For details and more statistics, please see section 5. Parameters for statistics.

Local machine or submitting jobs to a queueing system?

The snakemake implementation of mapache allows you to run multiple tasks in parallel.

However, you need to specify the number of CPUs that can be used to run the tasks in parallel locally in a machine:

snakemake --cores 32

In that example, snakemake will run 32 tasks simultaneously. If you do not have 32 CPUs available and execute that line, then snakemake will use as many CPUs as possible in your machine.

A better approach is to use a profile adapted to your system manager. Mapache includes a profile for SLURM, you can find the repositories for other systemes here.

To use the SLURM profile and submit a maximum of 999 jobs at a time:

snakemake -p --jobs 999 --profile slurm

Running a realistic sized mapping

The test-data are great to get familiar with mapache, but they are smaller than a regular screen, and the mapping can be run on a small computer. With real sized libraries, mapping is time and memory consuming. Therefore, for larger input files, it is advisable to follow these steps:

a) Request enough running time and memory

If you are using a queueing system, it is advisable to modify the configuration file to specify the amount of CPUs, time and memory that will be requested for each of the jobs.

The config file contains the keywords time and mem for all the tasks that normally take more than 15 minutes to compute, and the keyword threads when the tool allows multithreading.

You can easily find them on a text editor (e.g., Ctrl + F).
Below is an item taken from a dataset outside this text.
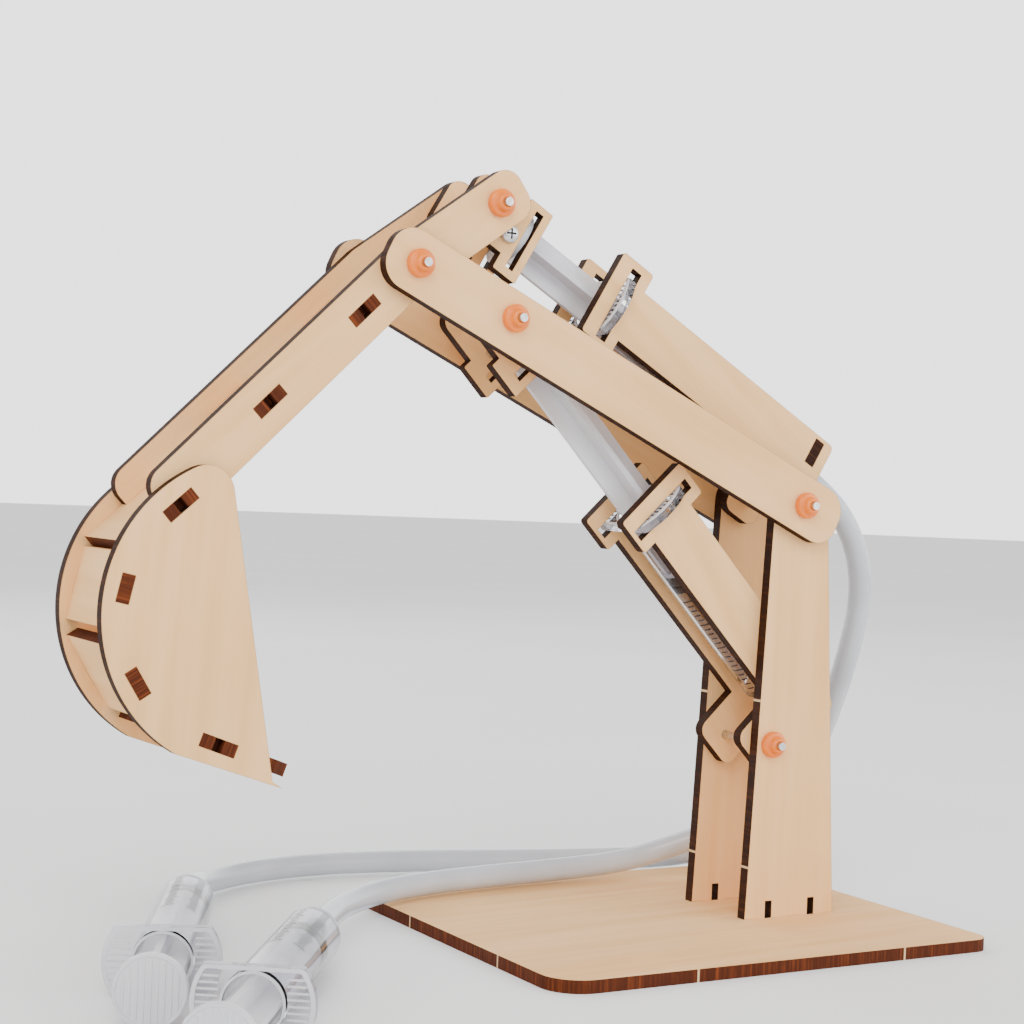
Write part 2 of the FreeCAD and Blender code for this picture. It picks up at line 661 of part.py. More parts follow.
# ---- hoses: straight runs joined by tangent arcs -------------------------------------------------
LIFT_HOSE_BENDS = [(48.2, 4.0, 38.8), (50.0, 11.5, 31.0), (47.5, 20.5, 24.5), (40.5, 29.5, 18.5),
                   (29.5, 37.5, 12.6), (14.0, 42.5, 7.6), (-6.0, 43.5, 6.6), (-27.0, 41.8, 6.6),
                   (-48.0, 38.3, 6.7), (-66.5, 31.0, 6.9), (-80.5, 19.5, 6.9)]
STICK_HOSE_BENDS = [(55.8, 0.2, 101.0), (60.8, 1.0, 85.5), (59.0, 3.5, 68.5), (57.2, 8.5, 52.0),
                    (57.0, 16.5, 37.5), (58.0, 27.5, 24.5), (57.0, 39.0, 14.5), (52.0, 50.0, 8.4),
                    (41.5, 58.0, 4.9), (26.0, 64.0, 4.1), (2.0, 70.0, 4.0), (-28.0, 79.5, 3.9),
                    (-55.0, 85.0, 3.8), (-79.0, 81.5, 3.7), (-96.5, 68.5, 4.4)]
LIFT_DEPARTURE = 10.8
STICK_DEPARTURE = 15.0
APPROACH = 14.0
BEND_SHARE = 0.45


def nozzle_end(name, reach=0.0):
    """The middle of a nozzle's tip, or a point so far in front of it."""
    place = SYRINGES[name][0]
    return place.multVec(Vector(size("nozzle_tip") + reach, 0, 0))


def hose(name, first, departure, bends, last):
    """A solid round hose from one nozzle's tip to the other's, with its radii and volume printed."""
    radius = size("hose_radius")
    points = [nozzle_end(first), nozzle_end(first, departure)] + [Vector(*p) for p in bends]
    points += [nozzle_end(last, APPROACH), nozzle_end(last)]
    edges = []
    radii = []
    start = points[0]
    for i in range(1, len(points) - 1):
        before = points[i - 1] - points[i]
        after = points[i + 1] - points[i]
        shorter = min(before.Length, after.Length)
        turn = math.pi - before.getAngle(after)
        bend = BEND_SHARE * shorter / math.tan(turn / 2)
        radii.append(bend)
        print("%s bend %d: run %.1f, next %.1f, turn %.0f deg, radius %.1f"
              % (name, i, before.Length, after.Length, math.degrees(turn), bend))
        arrive = points[i] + before.normalize() * BEND_SHARE * shorter
        leave = points[i] + after.normalize() * BEND_SHARE * shorter
        to_centre = (before + after).normalize()
        middle = points[i] + to_centre * (bend / math.cos(turn / 2) - bend)
        edges.append(Part.LineSegment(start, arrive).toShape())
        edges.append(Part.Arc(arrive, middle, leave).toShape())
        start = leave
    edges.append(Part.LineSegment(start, points[-1]).toShape())
    path = Part.Wire(edges)
    length = path.Length
    section = Part.Wire([Part.Circle(points[0], points[1] - points[0], radius).toShape()])
    tube = path.makePipeShell([section], True, False)
    item = doc.addObject("Part::Feature", name)
    item.Shape = tube
    item.Label = name
    expected = math.pi * radius * radius * length
    print("%s length %.1f, tightest %.1f, volume %.0f, section x length %.0f"
          % (name, length, min(radii), tube.Volume, expected))


hose("lift_hose", "lift", LIFT_DEPARTURE, LIFT_HOSE_BENDS, "hand_lift")
hose("stick_hose", "stick", STICK_DEPARTURE, STICK_HOSE_BENDS, "hand_stick")

# ---- checks and export --------------------------------------------------------------------------
doc.recompute()
bad = [o.Name for o in doc.Objects if "Invalid" in o.State or "Error" in o.State]
if bad:
    raise RuntimeError("objects that failed: " + ", ".join(bad))

inner_items = set()
for item in doc.Objects:
    for child in item.OutList:
        if item.TypeId.startswith("Part::") and child.TypeId != "Spreadsheet::Sheet":
            inner_items.add(child.Name)

os.makedirs("parts", exist_ok=True)
for item in doc.Objects:
    is_piece = item.TypeId.startswith("Part::") or item.TypeId == "PartDesign::Body"
    if not is_piece or item.Name in inner_items:
        continue
    shape = item.Shape
    if shape.isNull() or not shape.isValid() or shape.Volume <= 0:
        raise RuntimeError("bad shape: " + item.Label)
    shape.exportStep("parts/%s.step" % item.Label)
    box = shape.BoundBox
    print("%-26s solids %d volume %9.1f" % (item.Label, len(shape.Solids), shape.Volume))
    print("    x %7.1f %7.1f  y %6.1f %6.1f  z %6.1f %6.1f"
          % (box.XMin, box.XMax, box.YMin, box.YMax, box.ZMin, box.ZMax))
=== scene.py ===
"""Looks for the hydraulic arm kit: laser-cut plywood, orange caps, clear syringes and soft hoses.

Everything is in metres in the row frame. A syringe's own frame has its origin in the middle of the
barrel's flange, with x along the barrel to the nozzle, u across the flange's wings and n = x cross u.
"""
import json
import math

import bmesh
import bpy
import numpy as np
from mathutils import Matrix, Vector


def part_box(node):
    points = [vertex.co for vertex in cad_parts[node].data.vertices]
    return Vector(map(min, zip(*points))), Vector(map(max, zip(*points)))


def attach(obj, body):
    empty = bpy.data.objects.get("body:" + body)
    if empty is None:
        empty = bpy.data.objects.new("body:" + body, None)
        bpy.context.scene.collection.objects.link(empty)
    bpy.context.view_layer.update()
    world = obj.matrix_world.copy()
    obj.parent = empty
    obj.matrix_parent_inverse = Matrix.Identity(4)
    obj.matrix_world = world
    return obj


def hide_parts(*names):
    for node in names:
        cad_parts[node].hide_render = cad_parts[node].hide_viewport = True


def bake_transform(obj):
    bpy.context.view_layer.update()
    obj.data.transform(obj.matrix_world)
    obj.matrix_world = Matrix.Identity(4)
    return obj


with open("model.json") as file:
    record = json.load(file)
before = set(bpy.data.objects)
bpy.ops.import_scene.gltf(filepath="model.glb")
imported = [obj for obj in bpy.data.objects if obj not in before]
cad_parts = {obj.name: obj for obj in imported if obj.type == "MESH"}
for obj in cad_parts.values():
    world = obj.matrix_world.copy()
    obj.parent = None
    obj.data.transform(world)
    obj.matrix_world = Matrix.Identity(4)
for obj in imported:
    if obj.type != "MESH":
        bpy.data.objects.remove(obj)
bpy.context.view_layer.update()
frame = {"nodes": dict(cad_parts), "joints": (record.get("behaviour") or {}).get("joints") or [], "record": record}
NODES = frame["nodes"]
JOINTS = {joint["name"]: joint for joint in frame["joints"]}
MM = 0.001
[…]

Time is indicated in hours and memory in GB. If you are not using a queueing system but have several CPUs available, the keyword threads will still apply, indicating the maximum number of CPUs per task. However, this value will be downscaled if you specify less CPUs for the entire pipeline. E.g., if you indicated threads: 8 for AdapterRemoval, and launched mapache as snakemake --cores 4, then a maximum of 4 CPUs will be used to run ApaterRemoval.

b) Draw a DAG

By visualizing all jobs and their dependencies using a directed acyclic graph (DAG) one gains an overview of what will be computed. A DAG is drawn using the command

snakemake dag --dag | dot -Tsvg > dag.svg

c) Dry run

Snakemake allows you to do a a dry run of the entire pipeline using the command. This means that nothing is run, but you will see the list of tasks that will be executed.

If the pipeline stops running at some point (e.g., wrong inputs specified, or due to a lack of memory or time resources), the dry run would print only the jobs that have not been run yet or that need to be updated:

snakemake -n

d) Cluster submission

Real-sized libraries are often not executed on a single computer, but on a HPC or a cloud infrastructure. Snakemake allows to scale up and launch mapache on a cluster or a cloud. For example launching mapache on a cluster with SLURM as queuing system is straightforward:

snakemake --jobs 999 --profile slurm

the option --jobs 999 indicates that a maximum of 999 jobs will be sent to the queue at the same time.